Marcel Früh, Marc Fischer, Andreas Schilling, Sergios Gatidis, Tobias Hepp
Journal of Medical Imaging, Vol. 8, Issue 05, 054003, (October 2021) https://doi.org/10.1117/1.JMI.8.5.054003
TOPICS: Image segmentation, Tumors, Content addressable memory, Positron emission tomography, Binary data, Computed tomography, Image classification, Data modeling, Tissues, Performance modeling
Purpose: We introduce and evaluate deep learning methods for weakly supervised segmentation of tumor lesions in whole-body fluorodeoxyglucose-positron emission tomography (FDG-PET) based solely on binary global labels (“tumor” versus “no tumor”).
Approach: We propose a three-step approach based on (i) a deep learning framework for image classification, (ii) subsequent generation of class activation maps (CAMs) using different CAM methods (CAM, GradCAM, GradCAM++, ScoreCAM), and (iii) final tumor segmentation based on the aforementioned CAMs. A VGG-based classification neural network was trained to distinguish between PET image slices with and without FDG-avid tumor lesions. Subsequently, the CAMs of this network were used to identify the tumor regions within images.

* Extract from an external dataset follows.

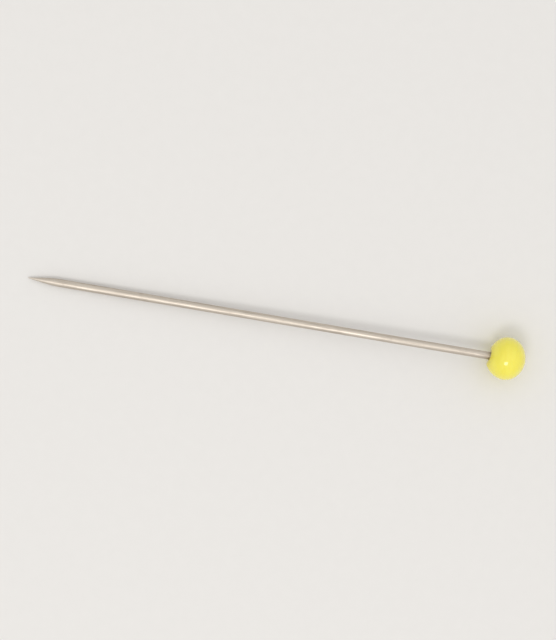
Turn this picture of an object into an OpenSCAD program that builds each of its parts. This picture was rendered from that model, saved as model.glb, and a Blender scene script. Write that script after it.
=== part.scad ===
// Straight pin: a steel wire ground to a point, with a glass head melted onto its blunt end.
// The pin lies on z = 0, on its head and on the wire just behind the point. The head is towards +X,
// and the origin is under the middle of the pin's box.

/* [Wire] */
// Diameter of the wire
wire_d = 0.7; // [0.6:0.05:0.8]
// Length of the wire, from the tip of the point to the end held in the glass
wire_len = 45; // [25:1:60]

/* [Point] */
// Length of the point, from its tip to the full width of the wire
point_len = 3.04; // [2.6:0.02:3.6]
// Length of the straight cone at the front of the point, measured from the tip
cone_len = 1.6; // [1.2:0.1:2]
// Diameter of the point at the back of the straight cone
cone_d = 0.5; // [0.4:0.02:0.56]
// Radius of the rounded tip
tip_r = 0.03; // [0.02:0.005:0.05]

/* [Glass head] */
// Diameter of the head at its widest
head_d = 4; // [3.8:0.1:4.5]
// Distance from the widest place to the far end of the head
nose_len = 1.76; // [1.72:0.02:1.86]
// Radius of the outline beyond the widest place, on the far side from the wire
belly_r = 1.6; // [1.5:0.05:1.7]
// Radius of the outline from the widest place to the lip, on the wire's side
shoulder_r = 1.9; // [1.8:0.05:2]
// Length of wire that the glass holds
seat_len = 2.4; // [1.8:0.1:2.6]
// Lean of the head on the wire, in degrees. The pin rolls until the head leans upwards
head_lean = 4.5; // [0:0.5:8]

/* [Dimple round the wire] */
// Diameter of the ring along the crest of the lip
lip_d = 1.64; // [1.52:0.04:2]
// Radius of the rounding of the lip
lip_r = 0.37; // [0.3:0.01:0.44]
// Depth of the dimple, from the crest of the lip to its floor
dimple_depth = 0.21; // [0.12:0.01:0.28]
// Width of the flat floor between the wire and the curve up to the lip
floor_w = 0.05; // [0.03:0.01:0.06]

/* [Hidden] */
// Facets to a full circle where the shape is drawn as a mesh. The tip is too small for many, and
// the curve behind the cone is a short piece of a large circle
$fn = 72;
tip_facets = 24;
bend_facets = 720;

wire_r = wire_d / 2;
head_r = head_d / 2;

// The curve behind the cone touches the side of the wire and ends at the back of the cone
bend_drop = wire_r - cone_d / 2;
bend_r = ((point_len - cone_len) ^ 2 + bend_drop ^ 2) / (2 * bend_drop);

// The outline of the head is drawn as [distance from its axis, height], with its widest place at
// height 0 and the wire below. Five arcs touch one after the other: cap, belly, shoulder, lip and
// valley. The centre of each follows from the sizes above and from where it touches the last one.
belly_c = [head_r - belly_r, 0];
cap_r = (nose_len ^ 2 + belly_c.x ^ 2 - belly_r ^ 2) / (2 * (nose_len - belly_r));
cap_c = [0, nose_len - cap_r];
shoulder_c = [head_r - shoulder_r, 0];
lip_x = lip_d / 2;
lip_c = [lip_x, -sqrt((shoulder_r - lip_r) ^ 2 - (lip_x - shoulder_c.x) ^ 2)];
floor_y = lip_c.y - lip_r + dimple_depth;
floor_r = wire_r + floor_w;
valley_r = ((lip_x - floor_r) ^ 2 + dimple_depth ^ 2) / (2 * dimple_depth) - lip_r;
valley_c = [floor_r, floor_y - valley_r];

// Where one arc hands over to the next
cap_end = belly_c + belly_r * unit(belly_c - cap_c);
shoulder_end = lip_c + lip_r * unit(lip_c - shoulder_c);
lip_end = lip_c + lip_r * unit(valley_c - lip_c);

// Distance along the wire from the tip to where it enters the glass
entry_at = wire_len - seat_len;

// The pin lies on two circles, written here as [distance towards the floor, distance along the
// wire]: the curve behind the cone and the arc of the shoulder, which leans with the head
front = [wire_r - bend_r, point_len];
rear = [0, entry_at] + turned([shoulder_c.x, -floor_y], head_lean);

// The floor touches both, and the wire slopes up from it by this angle
slope = asin((shoulder_r - bend_r) / norm(rear - front)) + atan2(rear.x - front.x, rear.y - front.y);

// The lying pin reaches from the tip to the far end of the cap
cap_at = [0, entry_at] + turned([0, cap_c.y - floor_y], head_lean);
nose_x = cap_at.x * sin(slope) + cap_at.y * cos(slope) + cap_r;
tip_x = tip_r * cos(slope) - tip_r;
drop_to_floor = bend_r + front.x * cos(slope) - front.y * sin(slope);

function unit(v) = v / norm(v);
function turned(v, angle) = [
    v.x * cos(angle) - v.y * sin(angle),
    v.x * sin(angle) + v.y * cos(angle)
];

// Lays down a pin that stands on its tip at the origin, with its wire along +Z
module lying() {
    translate([-(nose_x + tip_x) / 2, 0, drop_to_floor])
        rotate([0, 90 - slope, 0])
            children();
}

module disc(centre, r) {
    translate(centre)
        circle(r);
}

module block(low, high) {
    translate(low)
        square(high - low);
}

// Half section of the wire: a rounded tip, a straight cone, a long curve up to the full width, and
// the part that keeps it
module wire_outline() {
    intersection() {
        disc([0, tip_r], tip_r, $fn = tip_facets);
        block([0, 0], [tip_r, tip_r]);
    }
    polygon([[0, tip_r], [tip_r, tip_r], [cone_d / 2, cone_len], [0, cone_len]]);
    intersection() {
        disc([wire_r - bend_r, point_len], bend_r, $fn = bend_facets);
        block([0, cone_len], [wire_r, point_len]);
    }
    block([0, point_len], [wire_r, wire_len]);
}

// Half section of the glass, each arc kept between the places where it touches its neighbours
module head_outline() {
    intersection() {
        disc(cap_c, cap_r);
        block([0, cap_end.y], [head_d, head_d]);
    }
    intersection() {
        disc(belly_c, belly_r);
        block([0, 0], [head_d, cap_end.y]);
    }
    intersection() {
        disc(shoulder_c, shoulder_r);
        block([shoulder_end.x, -head_d], [head_d, 0]);
    }
    intersection() {
        disc(lip_c, lip_r);
        block([lip_end.x, -head_d], [shoulder_end.x, 0]);
    }
    block([lip_end.x, lip_c.y], [shoulder_end.x, 0]);
    difference() {
        block([floor_r, valley_c.y], [lip_end.x, 0]);
        disc(valley_c, valley_r);
    }
    block([0, floor_y], [floor_r, 0]);
}

// The whole bead, leaning about the place where the wire enters it
module bead() {
    translate([0, 0, entry_at])
        rotate([0, -head_lean, 0])
            translate([0, 0, -floor_y])
                rotate_extrude()
                    head_outline();
}

module steel_shaft() {
    color([0.8, 0.76, 0.71])
        lying()
            rotate_extrude()
                wire_outline();
}

// The glass is set hard round the wire, so its seat has the wire's own size
module glass_head() {
    color([0.95, 0.9, 0.34])
        lying()
            difference() {
                bead();
                translate([0, 0, point_len])
                    cylinder(r = wire_r, h = wire_len - point_len);
            }
}

steel_shaft();
glass_head();
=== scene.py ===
"""Straight pin with a glass head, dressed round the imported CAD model.

Two pieces take the place of the two CAD nodes: a drawn and nickel-plated wire with a ground point, and
a bead of yellow glass melted onto its blunt end. All lengths in the mesh code are in millimetres, in
the frame of the pin: x towards the floor, y across, z along the wire from the tip of the point.
"""
import math

import bpy
import numpy as np
from bpy.props import FloatProperty, FloatVectorProperty, IntProperty, PointerProperty
from bpy.types import Operator, Panel, PropertyGroup
from mathutils import Matrix, Vector


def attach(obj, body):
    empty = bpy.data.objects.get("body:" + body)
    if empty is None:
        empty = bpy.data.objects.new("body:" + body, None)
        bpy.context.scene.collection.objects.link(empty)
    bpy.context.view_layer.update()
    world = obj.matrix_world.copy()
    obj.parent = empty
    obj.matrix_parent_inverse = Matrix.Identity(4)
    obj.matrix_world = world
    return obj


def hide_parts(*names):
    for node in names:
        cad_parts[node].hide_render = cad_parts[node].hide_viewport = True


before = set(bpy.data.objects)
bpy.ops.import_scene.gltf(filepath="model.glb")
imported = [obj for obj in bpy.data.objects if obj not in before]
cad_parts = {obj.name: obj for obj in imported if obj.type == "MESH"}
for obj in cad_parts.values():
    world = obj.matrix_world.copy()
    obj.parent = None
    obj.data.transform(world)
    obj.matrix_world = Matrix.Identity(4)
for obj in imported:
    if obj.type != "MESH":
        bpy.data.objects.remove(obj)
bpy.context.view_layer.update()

bl_info = {
    "name": "Glass-headed pin",
    "version": (1, 0, 0),
    "blender": (4, 5, 0),
    "location": "3D View > Sidebar > Pin",
    "description": "Builds a straight pin with a glass head, its materials and a plain stage",
    "category": "Object",
}

MM = 0.001
IMAGE_WIDTH, IMAGE_HEIGHT = 556, 640

# Points along each stretch of the two outlines, both ends included
TIP_POINTS, CONE_POINTS, BEND_POINTS, STRAIGHT_POINTS = 10, 60, 48, 160
SEAT_POINTS, VALLEY_POINTS, LIP_POINTS = 13, 20, 36
SHOULDER_POINTS, BELLY_POINTS, CAP_POINTS = 60, 56, 40
# Shares of the wire's radius at which rings close its square end
END_SHARES = (0.33, 0.66)

# Heights above the wire's entry between which the lip's departures fade out, and between which the
# waves round the bead grow to their full size
LIP_FADE = (-0.1, 1.45)
WAVE_RISE = (0.2, 1.2)
# Each wave's share, its number to a turn, and its twist in radians to a millimetre of height, which
# starts at the height below
WAVES = ((0.42, 2, 0), (0.26, 3, 1.1), (0.32, 1, 0.6))
TWIST_START = 1.5

# Where the wire's darker ring, partly flame discoloration and partly painted shade of the head, begins
# and where it is full, from the wire's entry, and how wide the painted shade round the entry is on the
# glass
SCORCH_AND_SHADE_REACH = (-0.65, 0.45)
ENTRY_SHADE_WIDTH = 1.3
# Where the turned lines of the ground point fade out, back from its end
GROUND_FADE = (-0.5, -0.1)
# Depth of the finest relief, in metres
RELIEF = 0.006 * MM

# Features to a millimetre along x, y and z. Those of the nickel are in the frame of the pin, those of
# the glass in the frame of the bead
COARSE_LINES, FINE_LINES, GROUND_LINES = (6.5, 6.5, 0.14), (22, 22, 0.4), (3, 3, 26)
TARNISH, SCORCH_AND_SHADE_EDGE = (1.6, 1.6, 0.55), (5, 5, 4)
STREAKS, CLOUDS = (0.32, 0.32, 1.5), (0.5, 0.5, 0.5)
RIPPLES, PINHOLES = (0.9, 0.9, 0.9), (2.2, 2.2, 2.2)
# How much of its own colour each of them lays over the plain one, at most. The scorch's colour is partly
# painted shade, and the colour at the wire's entry and in the pinholes is painted shade
DRAWN_SHARE, GROUND_SHARE, TARNISH_SHARE, SCORCH_AND_SHADE_SHARE = 0.55, 0.35, 0.45, 0.4
STREAK_SHARE, CLOUD_SHARE, ENTRY_SHADE_SHARE, PINHOLE_SHADE_SHARE = 0.5, 0.3, 0.75, 0.7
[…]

This proposed framework was applied to FDG-PET/CT data of 453 oncological patients with available manually generated ground-truth segmentations. Quantitative segmentation performance was assessed for the different CAM approaches and compared with the manual ground truth segmentation and with supervised segmentation methods. In addition, further biomarkers (MTV and TLG) were extracted from the segmentation masks.
Results: A weakly supervised segmentation of tumor lesions was feasible with satisfactory performance [best median Dice score 0.47, interquartile range (IQR) 0.35] compared with a fully supervised U-Net model (median Dice score 0.72, IQR 0.36) and a simple threshold based segmentation (Dice score 0.29, IQR 0.28). CAM, GradCAM++, and ScoreCAM yielded similar results. However, GradCAM led to inferior results (median Dice score: 0.12, IQR 0.21) and was likely to ignore multiple instances within a given slice. CAM, GradCAM++, and ScoreCAM yielded accurate estimates of metabolic tumor volume (MTV) and tumor lesion glycolysis. Again, worse results were observed for GradCAM.
Conclusions: This work demonstrated the feasibility of weakly supervised segmentation of tumor lesions and accurate estimation of derived metrics such as MTV and tumor lesion glycolysis.